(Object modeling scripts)
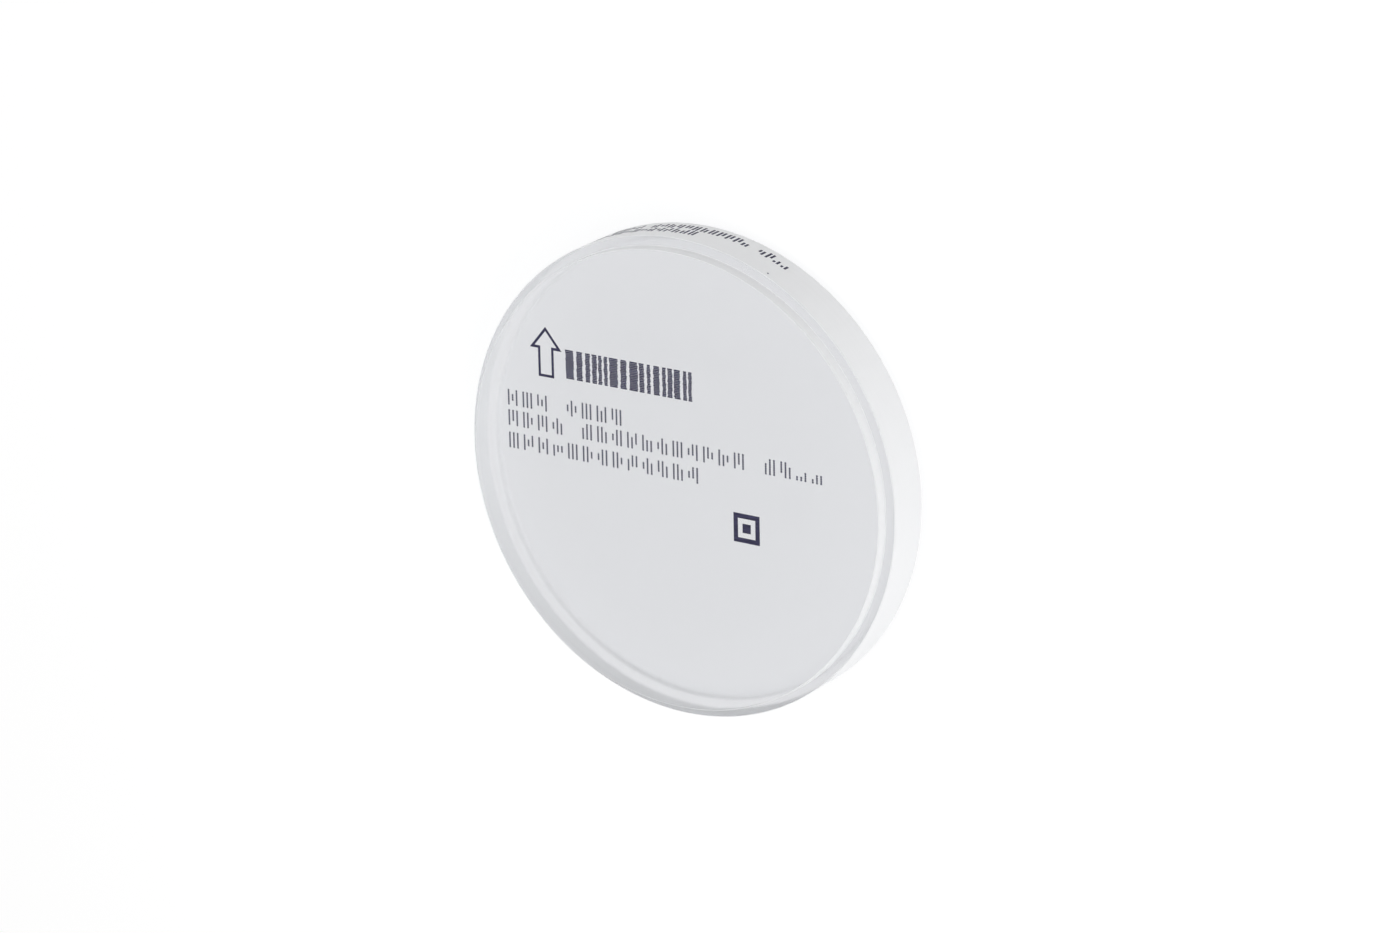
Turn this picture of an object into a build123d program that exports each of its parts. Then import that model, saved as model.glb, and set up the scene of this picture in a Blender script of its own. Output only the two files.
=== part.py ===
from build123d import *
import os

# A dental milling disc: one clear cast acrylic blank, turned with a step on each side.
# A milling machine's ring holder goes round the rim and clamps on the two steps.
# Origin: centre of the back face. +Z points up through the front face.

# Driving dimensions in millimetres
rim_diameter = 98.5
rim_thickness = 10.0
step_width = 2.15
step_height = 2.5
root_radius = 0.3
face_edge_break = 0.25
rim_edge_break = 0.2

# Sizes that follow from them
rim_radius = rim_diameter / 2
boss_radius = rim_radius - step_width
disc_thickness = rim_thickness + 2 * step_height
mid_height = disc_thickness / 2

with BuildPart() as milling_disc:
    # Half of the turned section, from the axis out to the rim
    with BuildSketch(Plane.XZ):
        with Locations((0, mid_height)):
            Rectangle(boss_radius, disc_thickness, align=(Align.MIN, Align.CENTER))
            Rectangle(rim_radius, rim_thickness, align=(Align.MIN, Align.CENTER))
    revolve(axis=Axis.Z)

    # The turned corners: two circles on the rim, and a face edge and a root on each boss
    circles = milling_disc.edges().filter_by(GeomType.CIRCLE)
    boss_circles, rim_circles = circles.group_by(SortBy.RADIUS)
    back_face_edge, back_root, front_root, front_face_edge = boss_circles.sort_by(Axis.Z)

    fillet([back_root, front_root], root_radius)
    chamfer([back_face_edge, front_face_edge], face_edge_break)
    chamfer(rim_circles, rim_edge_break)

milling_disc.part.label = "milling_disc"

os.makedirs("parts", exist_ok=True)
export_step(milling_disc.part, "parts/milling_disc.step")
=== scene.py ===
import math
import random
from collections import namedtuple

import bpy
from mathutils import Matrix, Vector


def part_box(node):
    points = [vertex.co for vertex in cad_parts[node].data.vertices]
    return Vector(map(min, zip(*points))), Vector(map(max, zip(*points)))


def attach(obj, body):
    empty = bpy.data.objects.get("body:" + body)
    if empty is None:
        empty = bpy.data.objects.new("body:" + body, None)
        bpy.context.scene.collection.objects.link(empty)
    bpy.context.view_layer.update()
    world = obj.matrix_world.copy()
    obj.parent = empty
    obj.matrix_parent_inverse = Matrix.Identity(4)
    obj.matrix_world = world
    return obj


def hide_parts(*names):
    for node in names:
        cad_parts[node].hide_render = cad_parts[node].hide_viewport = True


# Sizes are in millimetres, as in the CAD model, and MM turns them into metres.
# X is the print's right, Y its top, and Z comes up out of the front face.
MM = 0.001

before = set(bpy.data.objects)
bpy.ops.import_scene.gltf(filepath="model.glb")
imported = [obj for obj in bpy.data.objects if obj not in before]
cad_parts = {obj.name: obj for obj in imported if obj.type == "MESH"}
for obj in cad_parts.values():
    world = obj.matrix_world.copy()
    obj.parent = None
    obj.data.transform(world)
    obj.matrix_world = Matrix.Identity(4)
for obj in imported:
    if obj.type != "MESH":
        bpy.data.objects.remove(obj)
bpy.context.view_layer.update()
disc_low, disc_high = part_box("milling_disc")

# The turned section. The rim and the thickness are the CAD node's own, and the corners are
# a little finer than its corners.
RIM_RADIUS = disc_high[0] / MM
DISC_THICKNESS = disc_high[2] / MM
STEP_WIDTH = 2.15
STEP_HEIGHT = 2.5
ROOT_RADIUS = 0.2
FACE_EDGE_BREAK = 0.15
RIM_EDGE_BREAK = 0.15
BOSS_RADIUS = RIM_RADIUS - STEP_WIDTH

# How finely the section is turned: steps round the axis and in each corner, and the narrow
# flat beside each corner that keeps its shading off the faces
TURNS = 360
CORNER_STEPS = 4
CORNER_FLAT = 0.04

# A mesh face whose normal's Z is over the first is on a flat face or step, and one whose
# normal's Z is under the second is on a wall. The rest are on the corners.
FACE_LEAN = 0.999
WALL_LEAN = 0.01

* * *

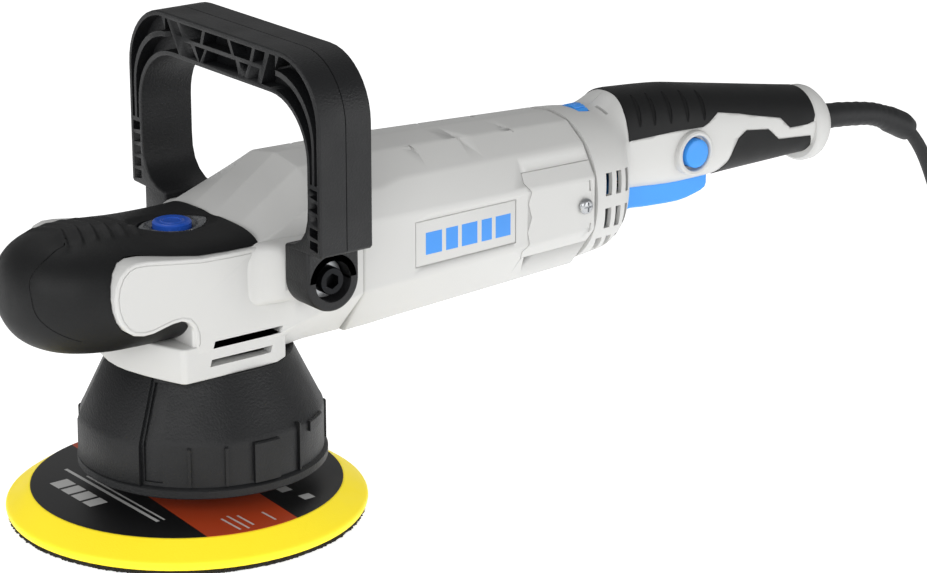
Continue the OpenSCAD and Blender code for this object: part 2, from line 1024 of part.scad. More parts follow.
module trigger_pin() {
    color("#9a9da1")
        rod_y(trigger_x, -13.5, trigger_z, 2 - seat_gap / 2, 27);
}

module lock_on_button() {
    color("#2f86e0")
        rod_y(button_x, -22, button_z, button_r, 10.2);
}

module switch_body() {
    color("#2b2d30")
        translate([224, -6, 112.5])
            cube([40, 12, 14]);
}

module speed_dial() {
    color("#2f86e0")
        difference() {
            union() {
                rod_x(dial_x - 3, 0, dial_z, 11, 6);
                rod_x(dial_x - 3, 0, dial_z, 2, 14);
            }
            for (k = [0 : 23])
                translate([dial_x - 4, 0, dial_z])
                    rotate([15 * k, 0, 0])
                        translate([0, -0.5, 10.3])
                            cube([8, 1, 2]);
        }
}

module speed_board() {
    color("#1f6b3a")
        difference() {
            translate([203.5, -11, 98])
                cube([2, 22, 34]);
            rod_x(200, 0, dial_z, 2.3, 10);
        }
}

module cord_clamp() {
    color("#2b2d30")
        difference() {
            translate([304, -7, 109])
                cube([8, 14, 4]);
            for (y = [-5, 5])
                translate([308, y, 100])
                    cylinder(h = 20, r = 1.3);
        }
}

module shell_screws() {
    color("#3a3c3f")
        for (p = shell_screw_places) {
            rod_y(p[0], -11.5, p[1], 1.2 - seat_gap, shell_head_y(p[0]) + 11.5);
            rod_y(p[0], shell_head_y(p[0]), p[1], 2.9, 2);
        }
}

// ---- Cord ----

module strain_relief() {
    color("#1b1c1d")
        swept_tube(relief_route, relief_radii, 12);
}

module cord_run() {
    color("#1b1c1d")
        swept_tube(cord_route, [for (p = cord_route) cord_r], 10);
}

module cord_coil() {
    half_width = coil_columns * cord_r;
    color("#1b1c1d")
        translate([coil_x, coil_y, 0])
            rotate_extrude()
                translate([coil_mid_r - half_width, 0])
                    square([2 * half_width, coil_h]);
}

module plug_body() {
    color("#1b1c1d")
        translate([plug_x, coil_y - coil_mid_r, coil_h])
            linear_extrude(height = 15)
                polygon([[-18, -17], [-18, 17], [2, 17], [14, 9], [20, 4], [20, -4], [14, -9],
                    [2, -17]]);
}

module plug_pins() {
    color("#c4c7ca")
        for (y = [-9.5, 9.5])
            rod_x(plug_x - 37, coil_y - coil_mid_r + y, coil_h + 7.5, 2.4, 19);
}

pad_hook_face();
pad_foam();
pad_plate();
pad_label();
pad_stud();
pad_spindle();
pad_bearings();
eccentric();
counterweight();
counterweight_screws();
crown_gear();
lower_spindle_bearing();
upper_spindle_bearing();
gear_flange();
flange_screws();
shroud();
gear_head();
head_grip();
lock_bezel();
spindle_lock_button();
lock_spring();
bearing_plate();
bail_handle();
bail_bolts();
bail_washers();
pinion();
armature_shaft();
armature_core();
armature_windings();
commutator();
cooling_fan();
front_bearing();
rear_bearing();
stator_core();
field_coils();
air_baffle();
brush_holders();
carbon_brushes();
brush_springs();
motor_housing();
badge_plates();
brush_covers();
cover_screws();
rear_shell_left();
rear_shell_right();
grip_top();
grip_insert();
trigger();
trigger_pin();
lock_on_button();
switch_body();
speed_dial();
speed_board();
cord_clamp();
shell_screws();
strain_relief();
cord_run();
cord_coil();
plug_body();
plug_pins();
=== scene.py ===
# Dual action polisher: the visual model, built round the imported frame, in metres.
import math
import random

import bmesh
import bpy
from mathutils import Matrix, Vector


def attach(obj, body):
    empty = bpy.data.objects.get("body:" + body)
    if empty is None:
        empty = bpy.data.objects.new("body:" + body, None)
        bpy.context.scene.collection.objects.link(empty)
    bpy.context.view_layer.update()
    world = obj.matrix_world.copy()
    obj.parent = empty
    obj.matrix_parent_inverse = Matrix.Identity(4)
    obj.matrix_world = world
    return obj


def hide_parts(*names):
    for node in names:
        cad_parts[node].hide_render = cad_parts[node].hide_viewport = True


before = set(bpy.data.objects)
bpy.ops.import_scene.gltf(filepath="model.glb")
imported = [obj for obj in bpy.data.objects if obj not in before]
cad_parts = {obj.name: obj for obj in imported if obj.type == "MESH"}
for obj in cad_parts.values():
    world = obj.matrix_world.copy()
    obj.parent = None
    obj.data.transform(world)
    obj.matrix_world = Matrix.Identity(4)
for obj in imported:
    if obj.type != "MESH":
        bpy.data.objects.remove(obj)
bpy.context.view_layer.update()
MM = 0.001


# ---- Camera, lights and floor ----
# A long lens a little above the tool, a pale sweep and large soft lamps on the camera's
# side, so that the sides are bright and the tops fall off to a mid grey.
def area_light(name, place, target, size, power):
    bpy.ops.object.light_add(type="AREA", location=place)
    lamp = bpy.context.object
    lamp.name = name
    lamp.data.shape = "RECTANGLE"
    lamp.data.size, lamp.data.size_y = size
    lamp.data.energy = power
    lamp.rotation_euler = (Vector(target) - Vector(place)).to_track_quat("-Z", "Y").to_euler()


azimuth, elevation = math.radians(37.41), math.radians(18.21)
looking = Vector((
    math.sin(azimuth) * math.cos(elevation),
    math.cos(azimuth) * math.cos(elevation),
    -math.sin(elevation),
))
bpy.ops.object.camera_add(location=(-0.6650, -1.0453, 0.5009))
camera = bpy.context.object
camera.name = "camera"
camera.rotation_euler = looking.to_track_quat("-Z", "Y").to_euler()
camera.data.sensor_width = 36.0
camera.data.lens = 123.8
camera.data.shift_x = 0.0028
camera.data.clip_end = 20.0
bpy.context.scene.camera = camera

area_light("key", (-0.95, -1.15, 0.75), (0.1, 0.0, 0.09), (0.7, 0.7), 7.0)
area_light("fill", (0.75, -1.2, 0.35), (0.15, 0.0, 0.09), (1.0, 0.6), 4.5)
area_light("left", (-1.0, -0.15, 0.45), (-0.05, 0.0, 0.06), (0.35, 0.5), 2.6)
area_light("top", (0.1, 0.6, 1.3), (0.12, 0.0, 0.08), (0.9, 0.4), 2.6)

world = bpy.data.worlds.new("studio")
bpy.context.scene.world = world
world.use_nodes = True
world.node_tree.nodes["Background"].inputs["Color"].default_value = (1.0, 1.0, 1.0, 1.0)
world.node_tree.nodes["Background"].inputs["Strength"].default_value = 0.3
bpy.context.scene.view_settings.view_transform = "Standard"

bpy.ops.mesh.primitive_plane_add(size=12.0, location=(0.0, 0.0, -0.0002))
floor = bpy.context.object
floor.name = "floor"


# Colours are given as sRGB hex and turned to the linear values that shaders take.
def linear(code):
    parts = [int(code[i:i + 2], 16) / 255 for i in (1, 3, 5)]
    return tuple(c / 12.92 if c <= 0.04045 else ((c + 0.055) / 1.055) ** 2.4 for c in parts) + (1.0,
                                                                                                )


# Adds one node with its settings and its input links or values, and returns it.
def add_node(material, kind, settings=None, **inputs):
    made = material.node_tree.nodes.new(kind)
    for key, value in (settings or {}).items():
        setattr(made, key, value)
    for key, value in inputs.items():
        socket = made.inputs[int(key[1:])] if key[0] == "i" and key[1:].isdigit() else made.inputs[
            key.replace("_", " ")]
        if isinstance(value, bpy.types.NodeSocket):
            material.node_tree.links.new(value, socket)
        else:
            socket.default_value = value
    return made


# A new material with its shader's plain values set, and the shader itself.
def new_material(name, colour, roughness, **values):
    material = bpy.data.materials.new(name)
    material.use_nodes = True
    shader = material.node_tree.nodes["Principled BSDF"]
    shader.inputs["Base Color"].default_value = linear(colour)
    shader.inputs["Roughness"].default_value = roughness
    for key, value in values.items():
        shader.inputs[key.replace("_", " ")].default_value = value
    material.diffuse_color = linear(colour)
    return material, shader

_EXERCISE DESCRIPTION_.
Extract verbatim only those lines that run from the line with "boss_circles, rim_circles = circles.group_by(SortBy.RADIUS)" to the line with "points = [vertex.co", inclusive.

_RESPONSE TO THIS EXERCISE_.
    boss_circles, rim_circles = circles.group_by(SortBy.RADIUS)
    back_face_edge, back_root, front_root, front_face_edge = boss_circles.sort_by(Axis.Z)

    fillet([back_root, front_root], root_radius)
    chamfer([back_face_edge, front_face_edge], face_edge_break)
    chamfer(rim_circles, rim_edge_break)

milling_disc.part.label = "milling_disc"

os.makedirs("parts", exist_ok=True)
export_step(milling_disc.part, "parts/milling_disc.step")
=== scene.py ===
import math
import random
from collections import namedtuple

import bpy
from mathutils import Matrix, Vector


def part_box(node):
    points = [vertex.co for vertex in cad_parts[node].data.vertices]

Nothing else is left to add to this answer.